I know burls can be hard to ID sometimes but I'm fairly positive I got this from someone here so I'm hopeful someone can help me. I know this was labeled when I recieved it because I label everything but this was one of several blanks I sent to BG to be stabelized and the labeling didnt survive the process. Somehow I missed relabeling this one and now I have no clue what it is. I'm ready to turn this int a pen to be sold so I really need to know what it is.

For referance, it is a pen blank sized piece, 3/4 X 3/4 X 5.. The first pic is an accurate representation of the color. The second I turned the flash off to avoid the glare but it shows the grain well.

[attachment=13808]

[attachment=13809]


----------



## DomInick (Nov 21, 2012)

This is an oak burl
Yours looks similar.


----------



## DKMD (Nov 21, 2012)

Looks like maple or myrtle burl to me, but it's hard to be sure.


----------



## Mike1950 (Nov 22, 2012)

DKMD said:


> Looks like maple or myrtle burl to me, but it's hard to be sure.

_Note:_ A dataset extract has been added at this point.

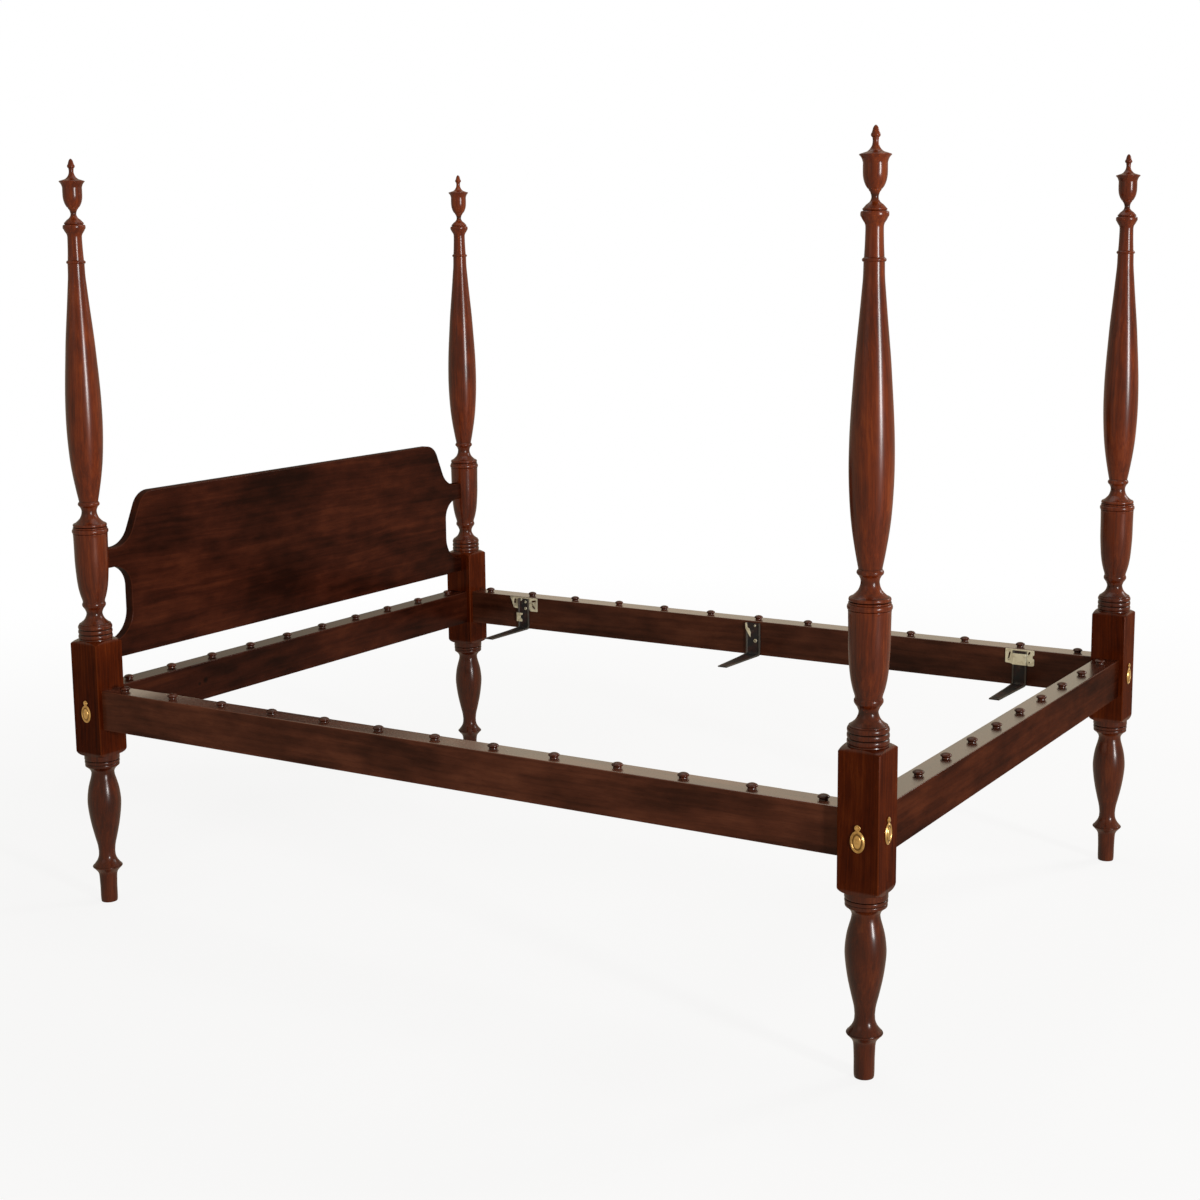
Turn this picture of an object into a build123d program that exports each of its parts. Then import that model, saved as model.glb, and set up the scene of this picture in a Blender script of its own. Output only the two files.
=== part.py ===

My WAG would be BIG leaf maple.


----------



## NCWoodArt (Nov 22, 2012)

That creamy color looks to big + 1 on the Maple burl to me as well. Do you not have any blanks not yet stabilized to compare it against? I purposely keep a lot of different woods in my pen blank hoard just for future id purposes. That & I don't like the idea of there being a wood out there I don't have a piece of....


Bill


----------



## BassBlaster (Nov 22, 2012)

I looked at several pics of maple burl and myrtle burl and I found pics of both that look exactly like this one, grain wise and color. I guess since there are more maple burl guesses, I can go with that, lol

No I dont have any more of this stock, its the only one. Ive never bought any maple or myrtle burl by itself so this must have been one of the trades where I got a nice mix of blanks.


----------



## NCWoodArt (Nov 22, 2012)

BassBlaster don't feel alone on having unknown woods. I too label everything & still find wood with no labels. I can't blame anyone as I am the only one who goes into my shop area. I have a whole rack of burl wood that is over 500 pounds of unknown burl wood. I just keep waiting to do something with it.

I thought about making a story board from scrap pieces of burls & wood & glue them to a big board with labels for each wood. Great ideas but poor execution has always been one of my flaws.:dash2:

I also know someone who uses a number system 0-999 he uses a sharpie on one each of the pen blank. So 100 would always be maple burl, 101 would be spalted maple burl etc. That way even after stabilizing the number would always be there. I may even try this myself- I got over a thousand blanks to label. If I decide to make a spreadsheet with all the woods numbered you want a copy so you can use it too?

Bill


----------



## BassBlaster (Nov 22, 2012)

Sure, if you come up with something, I'd like to ceck it out. I probably have close to 1000 blanks but most everything is sepoerated and labeled. I'm hoarding more everyday though so its starting to become a nightmare to keep up with everything.


----------